The United States also went through the process of deinstitutionalization of psychiatric patients in the 1970s. The results have been mixed. On one hand person’s diagnosis with mental illness live in less restrictive environments. On the other deinstitutionalization resulted in a nationwide increase in homelessness.
A salient feature of the approach to mental illness in America is the right to refuse treatment. This means that people with no insight into their own mental state are free to deny treatment and intervention only occurs when the person becomes an overt threat to themselves or others. The most dramatic consequences of this can be seen in cases where the mentally ill commit mass murder–a problem which is epidemic in the United States.
Going along with this is the underfunding of mental health treatment. The quality of care that people get if they get any is related to what they or their insurance company can pay for. The absence of universal healthcare is a huge factor in this equation in the United States.
The public treatment of mental illness usually consists of little more than psychotropic medication and perfunctory interviews to manage medication intake. The poor usually have no access to those psychotherapies which has been shown to be most efficacious in controlled studies.
I practiced psychotherapy from 1986 to 1992. What I described above was the state of psychiatric care at that time. I don’t see that it is improved significantly since then. Persons with mental illness still make up a large percentage of the people living in the street in the city where I live.
Anyway, mental illness is part of human experience. Part of everyone’s experience to some degree. And insofar as we are spiritual beings mental illness is spiritual. The myth of spirit and demon possession morphed historically into the myth of the medical model. Is the latter better?
To answer one looks to one’s own experience. Or to the experience of mental health clients. Or to the experience of their families friends and work associates. Their understanding of the science varies. But they know their experience.
To me de-pathologizing has the effect of breaking the tight boxes of psychiatric diagnosis and placing them into the bell-shaped curve of human experience where you and I and everyone else is situated. As a wise man once said nothing human is alien to me. Recognition of our common humanity is essential to the experience of a sense of wholeness.
Thomas Moore’s ability to differentiate soulical and spiritual experience phenomenologically is remarkable. I recently enjoyed his book “Soul Mates : Honoring the Mysteries of Love and Relationship”.

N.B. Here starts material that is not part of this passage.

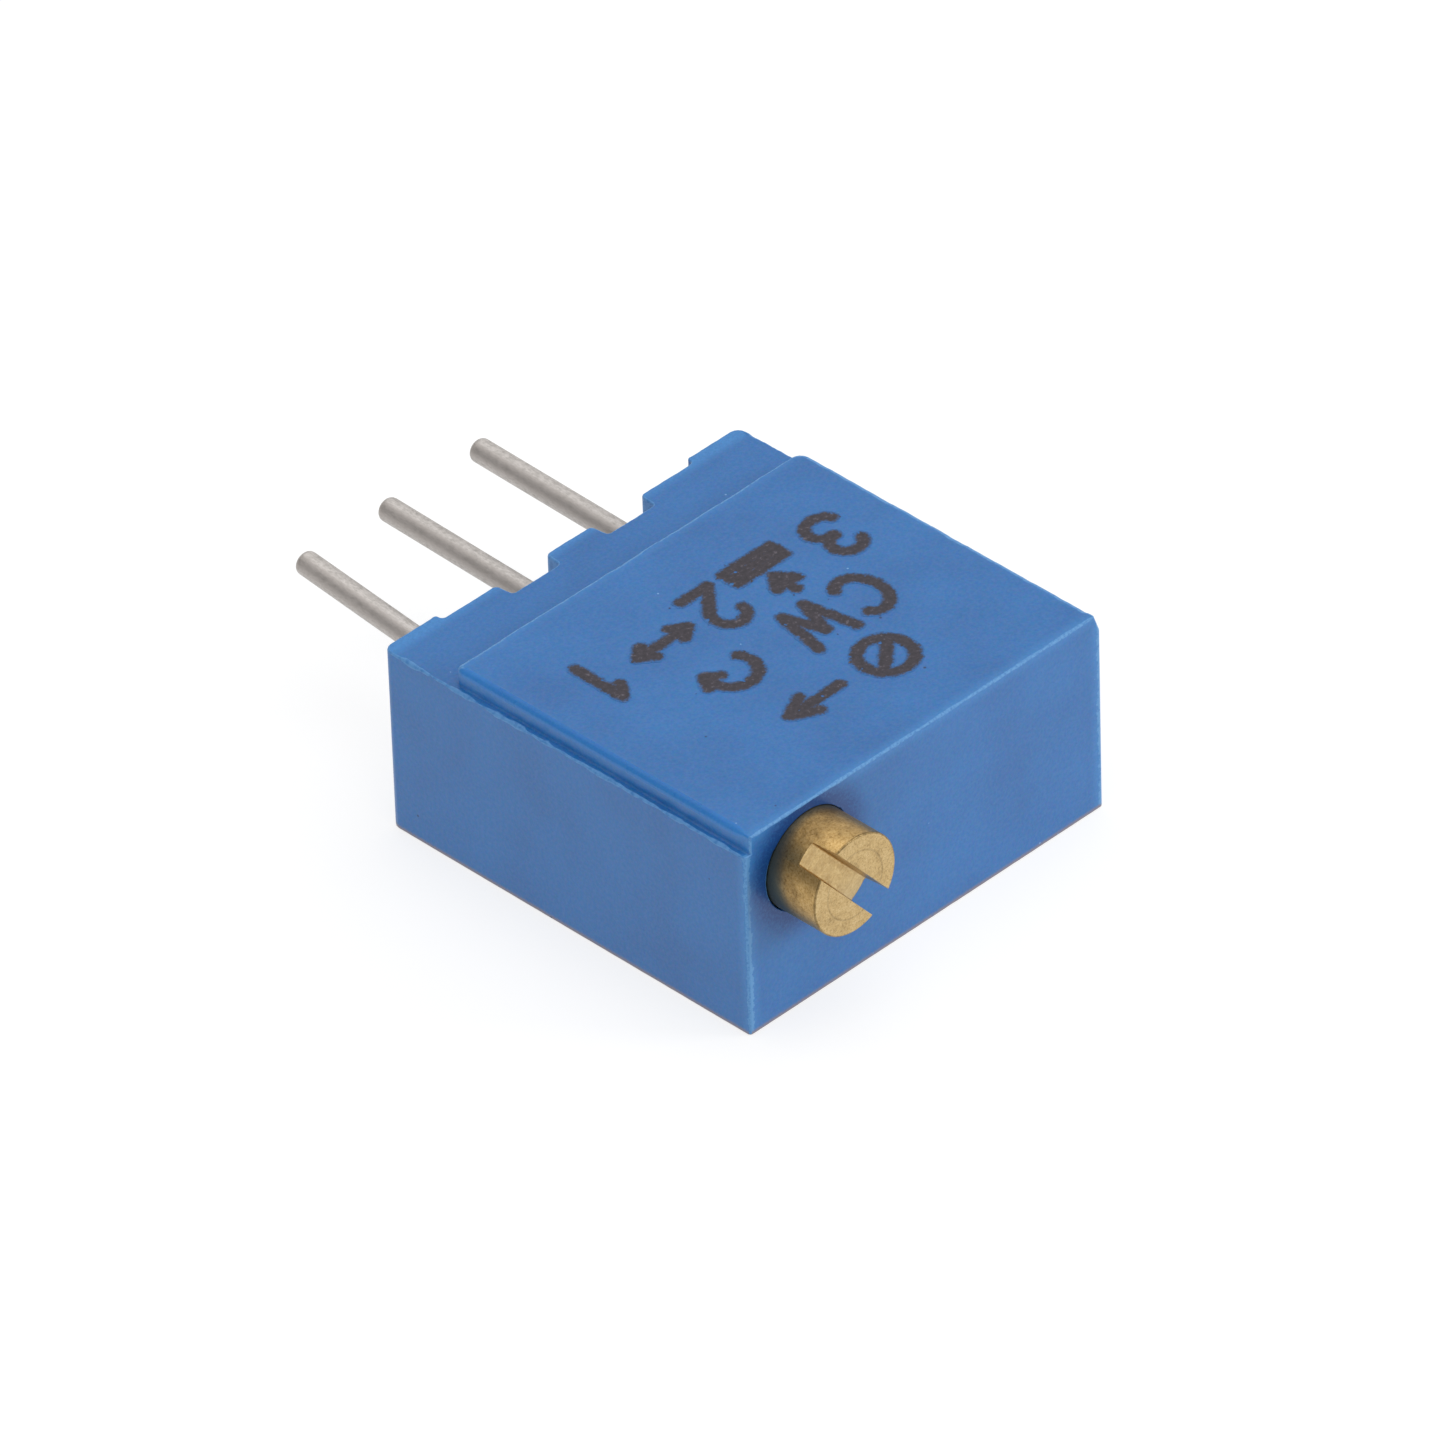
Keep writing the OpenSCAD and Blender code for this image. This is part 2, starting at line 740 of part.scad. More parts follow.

Here’s a relevant paragraph from that book:
A soulful relationship offers two difficult challenges: one, to come to know oneself–the ancient Oracle of Apollo; and two, to get to know the deep, often subtle richness in the soul of the other. Giving attention to one side usually helps the other. As you get to know the other deeply, you will discover much about yourself. Especially in moments of conflict and maybe even despair, being open to the demands of a relationship can provide an extraordinary opportunity for self-knowledge. It provides an occasion to glimpse your own soul and notice its longings and its fears. And as you get to know yourself, you can be more accepting and understanding of the others depth of soul.